Sovmen left the parliamentary chamber after his speech, accompanied by several loyal deputies. According to Kommersant, Sovmen went to the Government Palace to await a phone call from the Kremlin. He did not have to wait for long; the phone call from Moscow came within 30 minutes and radically changed the situation.

Following Sovmen’s conversation with Moscow, the Adygei presidential office issued a press release. “The deputies and journalists misunderstood the statement made by the president,” it read. “There are no grounds for broadcasting information about his resignation.” According to press secretary Abrek Chich, “The president reacted too emotionally to what was going on during the session. When he entered the parliament, some deputies defiantly did not stand up and when Khasret Sovmen saw that the deputies had no common ground and synergy, he announced that there was no use trying to work with such an attitude.”

Several hours later the United Russia parliamentary faction held a special meeting and appealed to Russian President Vladimir Putin to extend Sovmen’s authority by another term.

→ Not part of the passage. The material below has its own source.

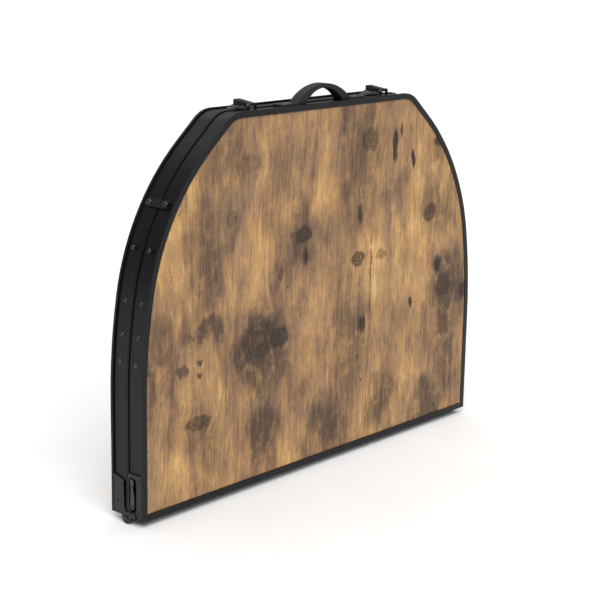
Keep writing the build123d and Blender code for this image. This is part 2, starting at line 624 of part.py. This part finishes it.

The next day, April 5, the political crisis in Adygeya took a disturbing turn: Sovmen disappeared. Vedomosti reported that even officials from Putin’s administration were unable to locate him. An unnamed source in Putin’s administration described Sovmen’s behavior as “unclear vacillation that destabilizes the situation in the region.” The source also said that Sovmen’s resignation might be accepted as early as the end of this week (Vedomosti, April 5). However, another source in the Kremlin left open the possibility that Putin would reappoint Sovmen (Kommersant, April 5).

Russian pundits offered a variety of explanations for Sovmen’s demarche. Kommersant reported that the Kremlin was dissatisfied with Sovmen’s economic policy and that he was resisting a proposal to incorporate Adygeya into Krasnodar Krai, which is dominated by ethnic Russians (see EDM, April 29, 2005). According to political observer Oksana Goncharenko, “The danger now is that the local parliament will split into equal parts, including followers and opponents of Sovmen” (Novye izvestiya, April 5). The opposition, consisting mostly of ethnic Russians, advocates holding a referendum in Adygeya on the issue of unification. This would be the easiest way for the Kremlin to dissolve Adygeya, as the majority of the population in the republic consists of Russians who would vote for such unification. According to Alexander Konovalov from the Institute of Strategic Estimates and Analyses, the president of Adygeya was called to Moscow where attempts were made to persuade him to agree to the unification. Instead, he went to parliament to resign in protest.

The new Adygei parliament, elected on March 12, has only one chamber, unlike the previous body. It will be much easier to push the referendum law through a unicameral parliament, which had been blocked by the upper chamber of the old legislature. Adopting the referendum law opens the door for unification, which the Kremlin has long tried to engineer. Parliamentary speaker Khadzhibekov is loyal to the Kremlin and will not resist Adygeya’s incorporation into Krasnodar Krai. Relations between Khadzhibekov and Sovmen are strained, because Moscow sees Khadzhibekov as the region’s next president. This explains why Khadzhibekov did not let Sovmen speak first at the session and why the Adygei leader mentioned two regional politicians as his preferred successors. Understanding that the Kremlin wants to get rid of him to clear the way for the merger, Sovmen decided to play an all-or-nothing game, knowing that Moscow has not yet decided what to do with him and with Adygeya. The Adygei president’s bold move may have been intended to frighten Putin, who often moves tentatively to avoid making missteps.

Sovmen’s open threat to resign demonstrated that the Adygei leader continues to be an independent regional political figure, a quite rare species in Putin’s Russia. But Sovmen must act boldly, as the Adygei people would not forgive him if he betrays the idea of Adygeyan autonomy.